Signs That Pods Are At Their Best
At the ideal stage, pods feel firm yet slim, with seeds inside just beginning to show as small bumps. The surface looks smooth and glossy, and the pod snaps cleanly in your hand without tearing. At this point, the seam along the pod edge still feels soft, and you can break the tip without peeling a fiber down the side.
Once seeds inside pods swell to marble size and the pod surface looks dull, the window for stringless texture starts to close. You may still cook those beans, yet they need longer time on the stove or in the pressure canner. If you taste a pod from each picking while you work, your tongue will quickly learn the sweet spot between too thin and already past prime.
| Problem | What You See On The Plants | Simple Fix For Next Harvest |
|---|---|---|
| Pods Left Too Long | Bulging seeds, dull pod color, tough seams | Pick daily and aim for pencil-thick pods |
| Heat Or Drought Stress | Flat, tough pods and dry, curled leaves | Add mulch and water deeply on a steady schedule |
| Irregular Watering | Some pods fine, others stringy on the same plant | Switch from light sprinkling to deep, even soaks |
| Off-Type Seed | A few plants with very different pods | Flag those plants and pull them before saving seed |
| Too Much Nitrogen | Dense foliage, few flowers, coarse pods | Use milder pre-plant fertilizer and skip midseason boosts |
| Gap Between Pickings | Clusters of oversized pods on busy weeks | Plant a smaller patch or share picking tasks |
| Old Or Poor Seed Stock | Uneven stands, mixed plant vigor | Buy fresh seed from a trusted source next season |
Extension articles such as the Iowa State University green bean guide list Blue Lake among stringless snap beans and stress frequent harvest to hold quality. Illinois Extension bean notes point out that leaving pods on the plant too long drops yields and pushes plants toward tough, fibrous pods. Those same habits explain why a seed packet marked stringless still needs a bit of discipline with the harvest basket.

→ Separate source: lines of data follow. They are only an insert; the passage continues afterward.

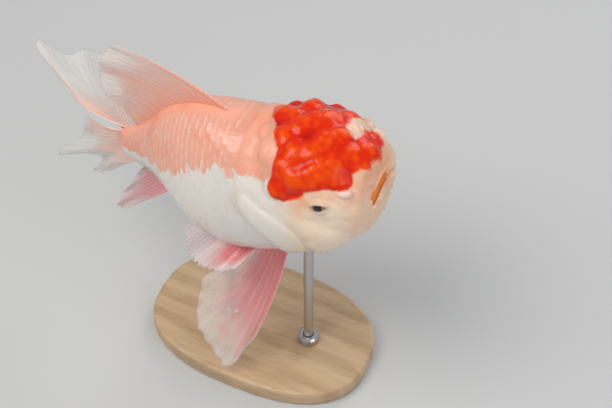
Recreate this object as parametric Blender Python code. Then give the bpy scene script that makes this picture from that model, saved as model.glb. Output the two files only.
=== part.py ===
"""A life-size hooded fancy goldfish (an oranda), held above a flat oval base by two slim rods.

The fish is laid out in its own frame: x forward from the mouth, y to its left, z up. A place on its skin is
given by how far it lies behind the mouth and by its angle round the body, from 0 on the back to 180 degrees
under the belly. The empty fish_pose pitches the whole fish nose up and lifts it over the base. The world's
origin is the centre of the base's underside. Lengths in the tables are millimetres, read through MM.
"""

import math
from typing import NamedTuple

import bmesh
import bpy
from mathutils import Matrix, Vector

MM = 0.001
GAP = 0.3 * MM
CLEARANCE = 0.4 * MM
PITCH = math.radians(13)
MOUTH_PLACE = Vector((51, 0, 122)) * MM
ROUND = 28

NOSE_TIP = -2.7 * MM
NOSE_END = 5 * MM
NOSE_ROUNDNESS = 2.3
SNOUT_SEARCH_END = 12 * MM
SNOUT_SEARCH_STEPS = 40
HEAD_ROWS = 15
HEAD_CROWDING = 1.5
STEM_CUT = 98 * MM
STEM_END = 111 * MM
STEM_TIP = 113.5 * MM
STEM_ROUNDNESS = 2.0
STEM_ROUND_SHARE = 0.6
FLANK_EXPONENT = 2.1
NECK_CENTRE = Vector((-41, 0, -2)) * MM
NECK_GAP = 0.45 * MM
STEM_CENTRE_HEIGHT = 1 * MM


class Station(NamedTuple):
    """One cross-section of the body, in millimetres."""

    back: float
    top: float
    low: float
    half_width: float
    widest_height: float
    ridge_exponent: float


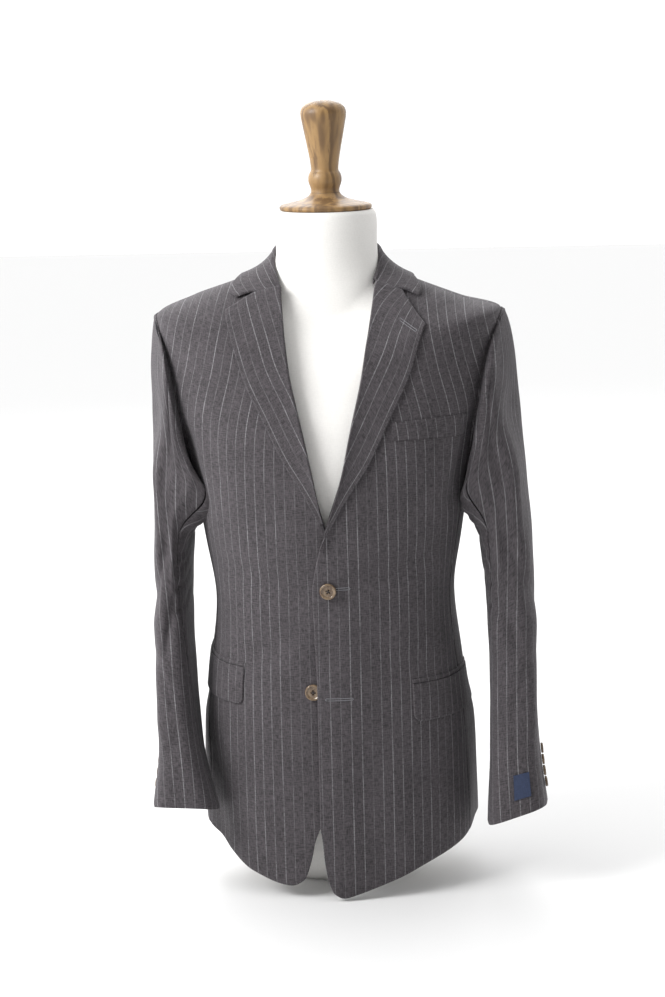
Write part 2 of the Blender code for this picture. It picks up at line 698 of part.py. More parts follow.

Cooking And Preserving Blue Lake Bush Beans
Once you bring in a bowl of tender blue lake bush beans, the next question is how to handle them in the kitchen. At the stringless stage, many cooks simply snap off the tips and leave pods whole or break them into two or three pieces. A quick rinse, a short boil or steam, and a pat of butter or olive oil often feel like enough. Stringless pods also shine in stir-fries, sheet-pan dinners, and cold salads.
For canning or freezing, try to keep pieces uniform so they blanch and process evenly. Blue Lake came out of canning lines, so it holds texture well through pressure canning when picked at the right stage. If you run into a batch with a few older pods mixed in, you can trim tough seams with a paring knife and cook those pieces a little longer. The best plan, though, is to keep the planting size in tune with your schedule so most pods go into jars or bags at peak tenderness.
Are Blue Lake Bush Beans Right For Your Garden?
If you like classic snap bean flavor, compact plants, and pods that stay stringless at normal picking size, blue lake bush beans deserve a spot in the bed. They shine in small gardens where a flush of pods for canning or freezing fits the kitchen plan. When someone asks, “are blue lake bush beans stringless?” you can say yes with a small footnote: treat them well, pick them young, and keep the seed source trustworthy.
The Blue Lake line also gives you choices. You can stick with bush strains for quick harvests, plant pole strains along a fence for summer snacking, or run both and compare. With decent soil, steady moisture, and a regular harvest routine, Blue Lake bush beans repay each seed with bowls of crisp, stringless pods that fit family dinners and pantry shelves alike.